# [SHORT EXERCISE]
Write out exactly the lines below that run from the one containing "correction_lenses()" through the one containing "for corner in", both included, with no other lines.

# [MATERIAL SHOWN]
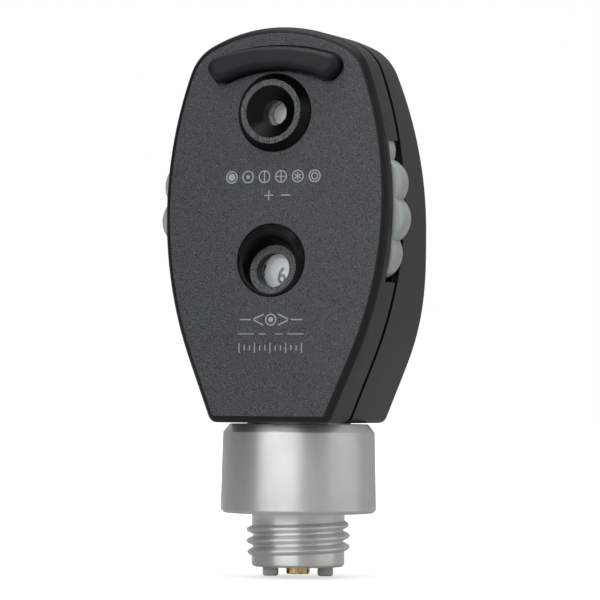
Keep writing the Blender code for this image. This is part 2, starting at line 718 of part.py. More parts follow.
def mirror():
    """Mirror at 45 degrees that turns the beam towards the patient, and its holder on the plate."""
    half = MIRROR_LENGTH / 2
    pane = block((-MIRROR_WIDTH / 2, -half, 0), (MIRROR_WIDTH / 2, half, MIRROR_THICK))
    finish_object(pane, "mirror", mirror_glass(), (0, OPTIC_Y, MIRROR_Z), (pi / 4, 0, 0))
    lift = (MIRROR_THICK + GAP) * sqrt(2)
    back = PLATE_BACK + GAP
    roof = MIRROR_Z + half * sin(pi / 4) + 0.25
    line_z = MIRROR_Z + lift - OPTIC_Y
    wedge = [(back, line_z + back), (roof - line_z, roof), (back, roof)]
    bm = bmesh.new()
    skin(bm, [[(x, y, z) for y, z in wedge] for x in (-MIRROR_WIDTH / 2, MIRROR_WIDTH / 2)])
    finish_object(bm, "mirror_holder", black_plastic())


def window_shape(grow, low, high):
    """Pane with round ends, square to the rear face where it sits; low and high are along its normal."""
    half = WINDOW_STRAIGHT / 2
    radius = WINDOW_HALF + grow
    points = arc((0, half), radius, 0, pi, 10) + arc((0, -half), radius, pi, 2 * pi, 10)
    lean = atan2(rear_y(WINDOW_Z - 1) - rear_y(WINDOW_Z + 1), 2)
    outside = rear_y(WINDOW_Z) - WINDOW_THICK - 0.15
    return prism(points, low, high), (0, outside, WINDOW_Z), (-pi / 2 + lean, 0, 0)


def patient_window():
    pane, place, turn = window_shape(0.0, 0.0, WINDOW_THICK)
    finish_object(pane, "patient_window", clear_glass(), place, turn)


def aperture_wheel():
    """Thumb wheel with five apertures; one holds a star graticule and one a green filter."""
    lobes = 16
    steps = lobes * 3
    bore = APERTURE_AXLE + RUNNING
    centre = (0, APERTURE_Y, 0)

    def rim(height):
        points = []
        for i in range(steps):
            a = 2 * pi * i / steps
            radius = APERTURE_TIP - 0.15 + 0.15 * cos(lobes * a)
            points.append((radius * cos(a), radius * sin(a), height))
        return points

    low, high = APERTURE_LOW, APERTURE_HIGH
    rings = [circle(bore, low, steps), rim(low), rim(high), circle(bore, high, steps)]
    bm = bmesh.new()
    skin(bm, rings, closed=True)
    piece = finish_object(bm, "aperture_disc", black_plastic(), centre)
    holes = (("star", APERTURE_HOLE), ("large", APERTURE_HOLE), ("small", 0.5), ("half", APERTURE_HOLE),
             ("green", APERTURE_HOLE))
    bm = bmesh.new()
    for index, (name, radius) in enumerate(holes):
        a = -pi / 2 + 2 * pi * index / len(holes)
        middle = (APERTURE_RING * cos(a), APERTURE_RING * sin(a))
        if name == "half":
            points = arc(middle, radius, a - pi / 2, a + pi / 2, 10)
            skin(bm, [[(x, y, h) for x, y in points] for h in (low - 1, high + 1)])
        else:
            skin(bm, [circle(radius, h, SMALL_ROUND, middle) for h in (low - 1, high + 1)])
        if name in ("star", "green"):
            node, finish = {"star": ("star_graticule", clear_glass()),
                            "green": ("green_filter", green_glass())}[name]
            glass = turned([(radius - SNUG, low + 0.4), (radius - SNUG, high - 0.4)], SMALL_ROUND)
            finish_object(glass, node, finish, (middle[0], APERTURE_Y + middle[1], 0))
    cut(piece, cutter(bm, "aperture_holes", centre))
    groove = high + GAP
    profile = [(APERTURE_AXLE, BLOCK_Z + 0.1), (APERTURE_AXLE, BLOCK_Z + BLOCK_THICK + GAP),
               (1.3, BLOCK_Z + BLOCK_THICK + GAP), (1.3, low - GAP), (APERTURE_AXLE, low - GAP),
               (APERTURE_AXLE, groove), (0.55, groove), (0.55, groove + 0.4),
               (APERTURE_AXLE, groove + 0.4), (APERTURE_AXLE, groove + 0.8)]
    finish_object(turned(profile, SMALL_ROUND), "aperture_axle", bright_steel(), centre)
    clip = ring_clip(0.65, 1.4, groove + 0.05, groove + 0.35)
    finish_object(clip, "aperture_clip", bright_steel(), centre)


def lamp():
    """LED on its board, on a heat sink inside the spigot."""
    sink_radius = SPIGOT_BORE - GAP
    sink_low, sink_high = SPIGOT_BOTTOM + 1.4, 8.6
    fins = []
    for step in range(4):
        base = sink_low + step * 1.1
        fins += [(sink_radius, base), (sink_radius, base + 0.6), (4.4, base + 0.6), (4.4, base + 1.1)]
    profile = [(1.2, sink_low)] + fins + [(sink_radius, sink_low + 4.4), (sink_radius, sink_high), (1.2, sink_high)]
    finish_object(turned(profile, SMALL_ROUND, closed=True), "heat_sink", aluminium())
    board = turned([(5.0, sink_high + GAP), (5.0, sink_high + GAP + 0.8)], SMALL_ROUND)
    finish_object(board, "led_board", board_green())
    base = sink_high + 2 * GAP + 0.8
    lens = turned([(1.2, base), (1.2, base + 0.4), (1.0, base + 0.9), (0.5, base + 1.2)], SMALL_ROUND)
    finish_object(lens, "led", led_yellow(), (0, OPTIC_Y, 0))


# Collar, neck and contact

def collar():
    """Satin sleeve between the housing and the handle."""
    roof = COLLAR_TOP - COLLAR_ROOF
    profile = [(COLLAR_BORE, 0), (COLLAR_RADIUS - 0.45, 0), (COLLAR_RADIUS, 0.45),
               (COLLAR_TOP_RADIUS, COLLAR_TOP - 1.1), (9.35, COLLAR_TOP), (SPIGOT_RADIUS + GAP, COLLAR_TOP),
               (SPIGOT_RADIUS + GAP, roof), (COLLAR_BORE, roof)]
    finish_object(turned(profile, ROUND, closed=True), "collar", satin_metal())


def threaded_neck():
    """Neck that screws into a handle; its flange sits in the foot of the collar."""
    profile = [(NECK_BORE, FLANGE_THICK), (COLLAR_BORE - GAP, FLANGE_THICK), (COLLAR_BORE - GAP, 0),
               (NECK_RADIUS, 0), (NECK_RADIUS, THREAD_TOP)]
    z = THREAD_TOP
    root = NECK_RADIUS - 0.15
    while z > THREAD_END + 0.1:
        step = min(THREAD_PITCH, z - THREAD_END)
        profile += [(THREAD_RADIUS, z - step * 0.35), (THREAD_RADIUS, z - step * 0.5), (root, z - step)]
        z -= step
    profile += [(NECK_RADIUS, THREAD_END), (NECK_RADIUS, NECK_END + 0.3), (NECK_RADIUS - 0.3, NECK_END),
                (NECK_BORE, NECK_END)]
    finish_object(turned(profile, ROUND, closed=True), "threaded_neck", satin_metal())


def contact_set():
    """Insulator with two posts, sprung centre contact, coil spring and the contact above it."""
    body = NECK_BORE - GAP
    bottom, top = NECK_END + 0.5, -0.6
    room = 2.6
    ledge = CONTACT_END + 3.3
    profile = [(CONTACT_RADIUS + RUNNING, bottom), (body, bottom), (body, top), (room, top),
               (room, ledge), (CONTACT_RADIUS + RUNNING, ledge)]
    piece = finish_object(turned(profile, ROUND, closed=True), "contact_insulator", post_plastic())
    for sign in (-1, 1):
        post = turned([(POST_RADIUS, POST_END), (POST_RADIUS, bottom + 0.8)], SMALL_ROUND)
        place = (sign * POST_RING * cos(POST_TURN), sign * POST_RING * sin(POST_TURN), 0)
        join(piece, cutter(post, "post_%s" % ("left" if sign < 0 else "right"), place))
    flange = ledge + GAP
    plunger = [(0.9, CONTACT_END), (CONTACT_RADIUS - 0.3, CONTACT_END), (CONTACT_RADIUS, CONTACT_END + 0.35),
               (CONTACT_RADIUS, flange), (CONTACT_FLANGE, flange), (CONTACT_FLANGE, flange + 0.5),
               (1.2, flange + 0.5), (1.2, flange + 0.9)]
    finish_object(turned(plunger, SMALL_ROUND), "centre_contact", gold())
    disc = top - 0.6
    upper = [(1.2, disc - 0.1), (room - GAP, disc - 0.1), (room - GAP, disc + 0.4), (0.6, disc + 0.4),
             (0.6, SPIGOT_BOTTOM + 1.4 + 2.5)]
    finish_object(turned(upper, SMALL_ROUND), "upper_contact", gold())
    contact_spring(flange + 0.5 + GAP + SPRING_WIRE, disc - 0.1 - GAP - SPRING_WIRE)


def contact_spring(low, high):
    """Helical wire between the plunger's flange and the upper contact."""
    coil = CONTACT_FLANGE - SPRING_WIRE - 0.05
    steps = int(SPRING_TURNS * 12)
    curve = bpy.data.curves.new("contact_spring", "CURVE")
    curve.dimensions = "3D"
    spline = curve.splines.new("POLY")
    spline.points.add(steps)
    for i, point in enumerate(spline.points):
        a = 2 * pi * SPRING_TURNS * i / steps
        z = low + (high - low) * i / steps
        point.co = (coil * cos(a) * MM, coil * sin(a) * MM, z * MM, 1)
    curve.bevel_depth = SPRING_WIRE * MM
    curve.bevel_resolution = 1
    curve.use_fill_caps = True
    curve.materials.append(bright_steel())
    piece = bpy.data.objects.new("contact_spring", curve)
    bpy.context.scene.collection.objects.link(piece)


def build():
    for old in list(bpy.data.objects):
        bpy.data.objects.remove(old, do_unlink=True)
    front_cover()
    rear_cover()
    housing_screws()
    brow_rest()
    sight_eyepiece()
    dioptre_hood()
    lens_disc()
    wheel_grip()
    correction_lenses()
    wheel_axle()
    chassis(detent_spring())
    light_path()
    mirror()
    patient_window()
    aperture_wheel()
    lamp()
    collar()
    threaded_neck()
    contact_set()


build()
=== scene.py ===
import json
from math import asin, atan2, cos, pi, radians, sin, sqrt, tan

import bmesh
import bpy
from mathutils import Matrix, Vector


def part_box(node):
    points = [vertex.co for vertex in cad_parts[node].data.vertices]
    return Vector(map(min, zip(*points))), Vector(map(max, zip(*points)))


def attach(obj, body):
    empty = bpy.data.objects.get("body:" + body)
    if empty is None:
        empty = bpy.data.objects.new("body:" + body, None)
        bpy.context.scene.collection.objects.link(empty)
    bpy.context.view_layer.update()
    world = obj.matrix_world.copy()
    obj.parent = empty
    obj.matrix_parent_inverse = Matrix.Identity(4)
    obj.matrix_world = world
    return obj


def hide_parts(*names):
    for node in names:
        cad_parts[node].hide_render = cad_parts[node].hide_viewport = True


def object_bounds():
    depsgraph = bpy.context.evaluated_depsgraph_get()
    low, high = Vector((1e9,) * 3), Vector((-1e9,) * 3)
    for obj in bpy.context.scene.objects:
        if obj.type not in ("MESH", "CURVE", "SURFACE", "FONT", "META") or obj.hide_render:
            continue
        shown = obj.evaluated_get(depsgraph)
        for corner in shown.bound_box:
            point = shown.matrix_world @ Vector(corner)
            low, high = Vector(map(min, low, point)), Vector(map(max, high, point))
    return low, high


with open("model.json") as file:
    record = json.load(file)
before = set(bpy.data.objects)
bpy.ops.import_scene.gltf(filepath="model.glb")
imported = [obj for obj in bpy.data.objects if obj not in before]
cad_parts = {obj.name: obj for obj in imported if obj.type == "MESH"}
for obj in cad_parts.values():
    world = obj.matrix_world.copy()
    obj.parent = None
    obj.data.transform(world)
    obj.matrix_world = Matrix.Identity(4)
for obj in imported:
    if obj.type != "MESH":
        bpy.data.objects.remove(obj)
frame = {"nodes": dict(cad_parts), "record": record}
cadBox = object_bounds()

mm = 0.001
scene = bpy.context.scene
nodes = frame["nodes"]
toExaminer = Matrix.Rotation(pi / 2, 4, "X")     # a shape's +Z turned to face the examiner


# small tools

def linear(code):
    # sRGB hex to the linear colour the shader wants
    parts = [int(code[i:i + 2], 16) / 255 for i in (1, 3, 5)]
    return tuple(c / 12.92 if c <= 0.04045 else ((c + 0.055) / 1.055) ** 2.4 for c in parts) + (1.0,)


def add(tree, kind, settings, **inputs):
    # one node with its settings; an input is a value, or a socket to link from
    made = tree.nodes.new(kind)
    for key, value in settings.items():
        setattr(made, key, value)
    for key, value in inputs.items():
        numbered = key[0] == "i" and key[1:].isdigit()
        socket = made.inputs[int(key[1:]) if numbered else key.replace("_", " ")]
        if isinstance(value, bpy.types.NodeSocket):
            tree.links.new(value, socket)
        else:
            socket.default_value = value
    return made


def blankMaterial(name):
    made = bpy.data.materials.new(name)
    made.use_nodes = True
    return made, made.node_tree, made.node_tree.nodes["Principled BSDF"]


def setShader(shader, **values):
    for key, value in values.items():
        shader.inputs[key.replace("_", " ")].default_value = value


def toObject(bm, name, material, flat=30.0):
    # bmesh in millimetres to an object at the origin, in metres
    bmesh.ops.remove_doubles(bm, verts=bm.verts, dist=0.0005)
    bmesh.ops.recalc_face_normals(bm, faces=bm.faces)
    bmesh.ops.scale(bm, vec=(mm, mm, mm), verts=bm.verts)
    mesh = bpy.data.meshes.new(name)
    bm.to_mesh(mesh)
    bm.free()
    mesh.shade_smooth()
    mesh.set_sharp_from_angle(angle=radians(flat))
    piece = bpy.data.objects.new(name, mesh)
    scene.collection.objects.link(piece)
    if material:
        mesh.materials.append(material)
    return piece


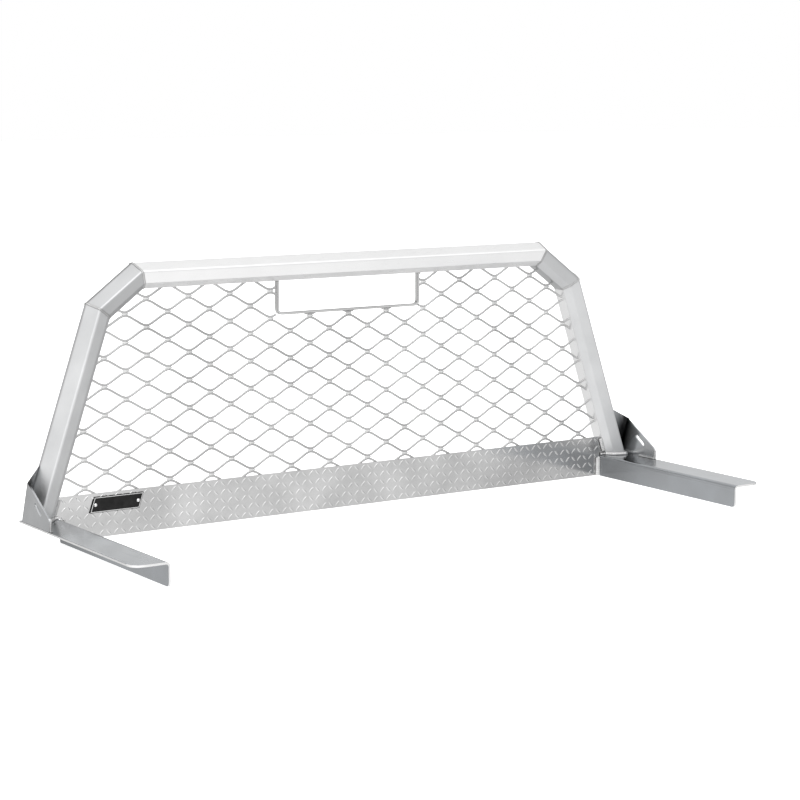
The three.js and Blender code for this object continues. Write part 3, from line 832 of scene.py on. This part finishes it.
# The room's brightness in a direction: a level, a pull along each axis, and a lift off the horizon.
SKY_LEVEL = 0.66
SKY_PULL = (-0.24, -0.25, 0.15)
SKY_LIFT = 0.58
# Dark cards, as a photographer sets them to draw out edges: one high behind the object, one overhead.
# Each is an aim, how sharply it fades away from that aim, and how much light it takes.
CARDS = (
    ((-0.256, 0.82, 0.512), 12, 0.65),
    ((0, 0, 1), 13, 1.1),
)
DARKEST_ROOM = 0.05


def studio_sky():
    """A soft white room, seen as plain white but reflected with its own lights and darks."""
    world = bpy.data.worlds.new("studio")
    world.use_nodes = True
    tree = world.node_tree

    def math_node(operation, *values):
        node = tree.nodes.new("ShaderNodeMath")
        node.operation = operation
        for socket, value in zip(node.inputs, values):
            if isinstance(value, bpy.types.NodeSocket):
                tree.links.new(value, socket)
            else:
                socket.default_value = value
        return node.outputs["Value"]

    direction = tree.nodes.new("ShaderNodeTexCoord").outputs["Generated"]

    def along(axis):
        """How far the direction points along an axis."""
        node = tree.nodes.new("ShaderNodeVectorMath")
        node.operation = "DOT_PRODUCT"
        node.inputs[1].default_value = axis
        tree.links.new(direction, node.inputs[0])
        return node.outputs["Value"]

    off_horizon = math_node("ABSOLUTE", along((0, 0, 1)))
    lifted = math_node("MULTIPLY_ADD", off_horizon, SKY_LIFT, SKY_LEVEL)
    room = math_node("ADD", lifted, along(SKY_PULL))
    for aim, sharpness, depth in CARDS:
        facing = math_node("MAXIMUM", along(aim), 0)
        shade = math_node("MULTIPLY", math_node("POWER", facing, sharpness), depth)
        room = math_node("SUBTRACT", room, shade)
    room = math_node("MAXIMUM", room, DARKEST_ROOM)
    seen = tree.nodes.new("ShaderNodeLightPath").outputs["Is Camera Ray"]
    strength = tree.nodes.new("ShaderNodeMix")
    strength.inputs["B"].default_value = 1.0
    tree.links.new(seen, strength.inputs["Factor"])
    tree.links.new(room, strength.inputs["A"])
    tree.links.new(strength.outputs["Result"], tree.nodes["Background"].inputs["Strength"])
    tree.nodes["Background"].inputs["Color"].default_value = (1, 1, 1, 1)
    bpy.context.scene.world = world


SUN_POWER = 0.75
SUN_ANGLE = 70  # degrees; its width in the sky, which makes it soft
# Soft boxes: a name, a place, a width and height, and a power.
SOFT_BOXES = (
    ("left_wall", (-4.2, -0.8, 1.6), (3.5, 2.6), 12),
    ("back_strip", (4.0, 6.2, 1.5), (6, 1.8), 13),
)
LIGHT_TARGET = (0, 0.1, 0.3)


def overhead_sun():
    """A very soft light from above that lifts the floor to white evenly."""
    data = bpy.data.lights.new("overhead", "SUN")
    data.energy = SUN_POWER
    data.angle = math.radians(SUN_ANGLE)
    lamp = bpy.data.objects.new("overhead", data)
    lamp.rotation_euler = (math.radians(12), math.radians(-8), 0)
    bpy.context.scene.collection.objects.link(lamp)


def studio_light():
    overhead_sun()
    for name, place, size, power in SOFT_BOXES:
        area_light(name, place, LIGHT_TARGET, size, power)
    studio_sky()
    bpy.context.scene.view_settings.view_transform = "Standard"


CAMERA_PLACE = (-2.8785, -4.3336, 1.0597)
CAMERA_AZIMUTH = math.radians(33.41)
CAMERA_PITCH = math.radians(8.32)
CAMERA_LENS = 99.28


def camera():
    data = bpy.data.cameras.new("camera")
    data.lens = CAMERA_LENS
    data.sensor_width = 36
    eye = bpy.data.objects.new("camera", data)
    eye.location = CAMERA_PLACE
    eye.rotation_euler = (math.pi / 2 - CAMERA_PITCH, 0, -CAMERA_AZIMUTH)
    bpy.context.scene.collection.objects.link(eye)
    bpy.context.scene.camera = eye


# ---------------------------------------------------------------- assembly

camera()
frame_and_arms()
for side in ("right", "left"):
    for weld in WELDS:
        weld_bead(f"{side}_{weld}")
expanded_metal()
tread_plate()
badge()
stage_floor()
studio_light()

# [RESPONSE]
    correction_lenses()
    wheel_axle()
    chassis(detent_spring())
    light_path()
    mirror()
    patient_window()
    aperture_wheel()
    lamp()
    collar()
    threaded_neck()
    contact_set()


build()
=== scene.py ===
import json
from math import asin, atan2, cos, pi, radians, sin, sqrt, tan

import bmesh
import bpy
from mathutils import Matrix, Vector


def part_box(node):
    points = [vertex.co for vertex in cad_parts[node].data.vertices]
    return Vector(map(min, zip(*points))), Vector(map(max, zip(*points)))


def attach(obj, body):
    empty = bpy.data.objects.get("body:" + body)
    if empty is None:
        empty = bpy.data.objects.new("body:" + body, None)
        bpy.context.scene.collection.objects.link(empty)
    bpy.context.view_layer.update()
    world = obj.matrix_world.copy()
    obj.parent = empty
    obj.matrix_parent_inverse = Matrix.Identity(4)
    obj.matrix_world = world
    return obj


def hide_parts(*names):
    for node in names:
        cad_parts[node].hide_render = cad_parts[node].hide_viewport = True


def object_bounds():
    depsgraph = bpy.context.evaluated_depsgraph_get()
    low, high = Vector((1e9,) * 3), Vector((-1e9,) * 3)
    for obj in bpy.context.scene.objects:
        if obj.type not in ("MESH", "CURVE", "SURFACE", "FONT", "META") or obj.hide_render:
            continue
        shown = obj.evaluated_get(depsgraph)
        for corner in shown.bound_box:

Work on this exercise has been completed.